Does it mean that I am more of a sinner and need to forgive more?

Does it mean that because the Scotsman has let go more easily, he is right and I am wrong?



Actually

The very last time I was ‘dealing’ with some of these feelings, again, immediately afterwards I spoke to my son on the phone. During the conversation he told me he was proud of me (you know a bam, significant, treasure-in-your-heart moment) and right in that space God was saying ‘This is what matters, not that.’ (And it's not the first time God has stepped in to whisper that very thing over the cacophony of anger and email shouting).

And actually no it doesn't happen like this every time. That would be way too neat, formulaic. Most of the time there is something of an undignified long distance see-saw going on. Let the weight go, take some of it back, forth and back. 

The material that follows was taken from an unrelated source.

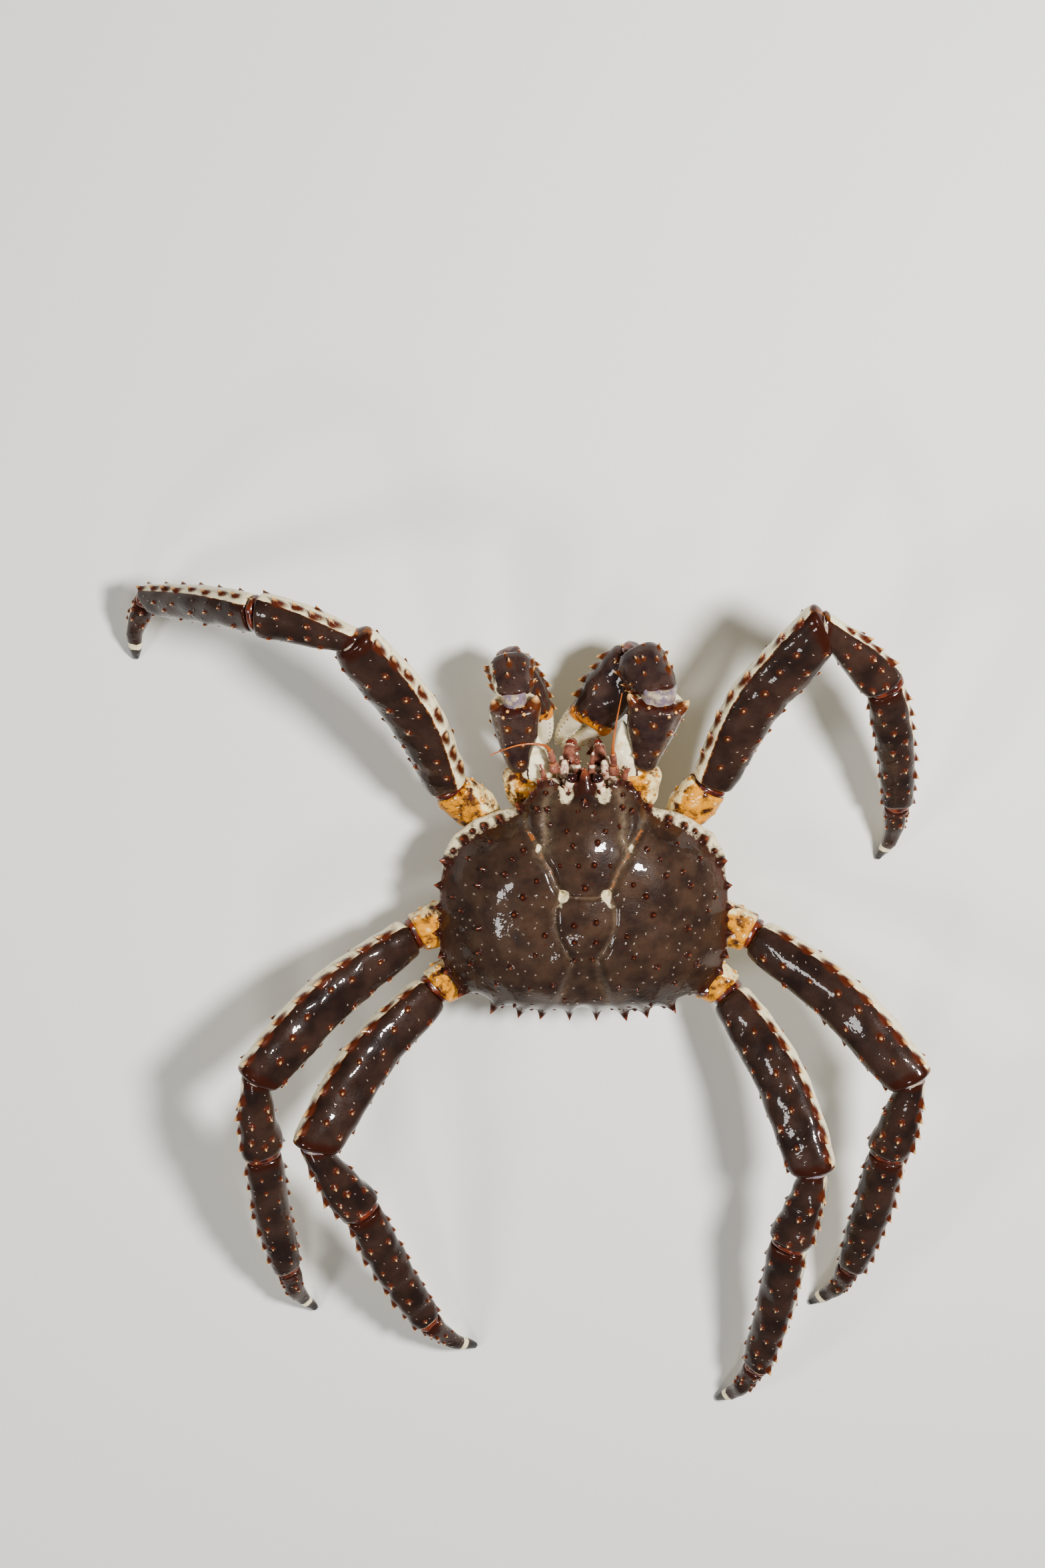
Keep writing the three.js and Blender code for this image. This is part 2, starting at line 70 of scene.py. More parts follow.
def metres(points):
    """Points in the crab's millimetres, in the frame's metres."""
    return (np.asarray(points) * HALF_TURN + ORIGIN) / MM


print("the crab's origin, mm:", ORIGIN.round(1))

# %% [markdown]
# ## Camera
# The picture looks at the crab's back from a little in front of it, from about two metres. One of its
# pixels is 0.413 mm at the shell, so the focal length follows from the picture's height, and the
# camera is aimed where the picture's middle lies.

# %% Camera
PICTURE = (1568, 2352)
SHELL_PIXEL = (876, 1339)
MM_PER_PIXEL = 0.413
DISTANCE = 2000.0
TILT = math.radians(15)
SENSOR = 36.0

shell_middle = np.array([0, 0, 60.0])
towards_camera = np.array([0, math.sin(TILT), math.cos(TILT)])
picture_up = np.array([0, math.cos(TILT), -math.sin(TILT)])
picture_right = np.array([1.0, 0, 0])
shift_right = (PICTURE[0] / 2 - SHELL_PIXEL[0]) * MM_PER_PIXEL
shift_up = (SHELL_PIXEL[1] - PICTURE[1] / 2) * MM_PER_PIXEL
aim = shell_middle + picture_right * shift_right + picture_up * shift_up
eye = aim + towards_camera * DISTANCE

camera = bpy.data.objects.new("camera", bpy.data.cameras.new("camera"))
bpy.context.scene.collection.objects.link(camera)
camera.data.sensor_width = SENSOR
camera.data.lens = SENSOR * DISTANCE / (PICTURE[1] * MM_PER_PIXEL)
axes = [way * HALF_TURN for way in (picture_right, picture_up, towards_camera)]
camera.matrix_world = Matrix.Translation(metres(eye)) @ Matrix(np.array(axes).T.tolist()).to_4x4()
bpy.context.scene.camera = camera
print("focal length", round(camera.data.lens, 1), "mm")

# %% [markdown]
# ## Materials: a few helpers
# A finish is a small network of nodes. One function feeds a node: it sets what is a number and links
# what is a socket. Another adds a node and feeds it. Colours are written as sRGB hex values, as a paint
# chart gives them, and turned to the linear values that Blender mixes.


# %% Colour and node helpers
def colour(code):
    """An sRGB hex value as linear red, green, blue and alpha."""
    parts = [int(code[i:i + 2], 16) / 255 for i in (1, 3, 5)]
    return [p / 12.92 if p <= 0.04045 else ((p + 0.055) / 1.055) ** 2.4 for p in parts] + [1.0]


def feed(tree, node, inputs):
    """Sets each input of a node, or links it where the value is another node's socket."""
    for name, value in inputs.items():
        if isinstance(value, bpy.types.NodeSocket):
            tree.links.new(value, node.inputs[name])
        else:
            node.inputs[name].default_value = value


def add(tree, kind, inputs=None, **settings):
    """Adds a node with its settings and feeds its inputs."""
    made = tree.nodes.new("ShaderNode" + kind)
    for name, value in settings.items():
        setattr(made, name, value)
    feed(tree, made, inputs or {})
    return made


def new_finish(name):
    """A new material, with its node tree and its shader."""
    material = bpy.data.materials.new(name)
    material.use_nodes = True
    return material, material.node_tree, material.node_tree.nodes["Principled BSDF"]


print("shell brown is", [round(v, 3) for v in colour("#3f3029")])

# %% [markdown]
# ## Floor and light
# A studio table: a large pale sheet, one soft light over the left shoulder, a weaker one from the
# right, a faint one from the rear, and a pale surround. Wet shell shows its form by the lights'
# reflections. Round panels 0.3 to 0.4 m across are soft enough for the shadows and small enough for
# the crisp highlights of a wet shell.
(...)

But for the times when my ears are unblocked long enough to hear, it is beyond clear 

this is what matters

He knows my struggles, my feeble attempts to forgive and the polite insistence of taking back weight and pain, to try and nurse it my own way. And yet He loves me. 

He knows the things I don’t know, the riddled hollows in a wooden, unforgiving heart and the gaps that need filling.

And those whispers will come from the unexpected people and places. They come and find me right there in the holes.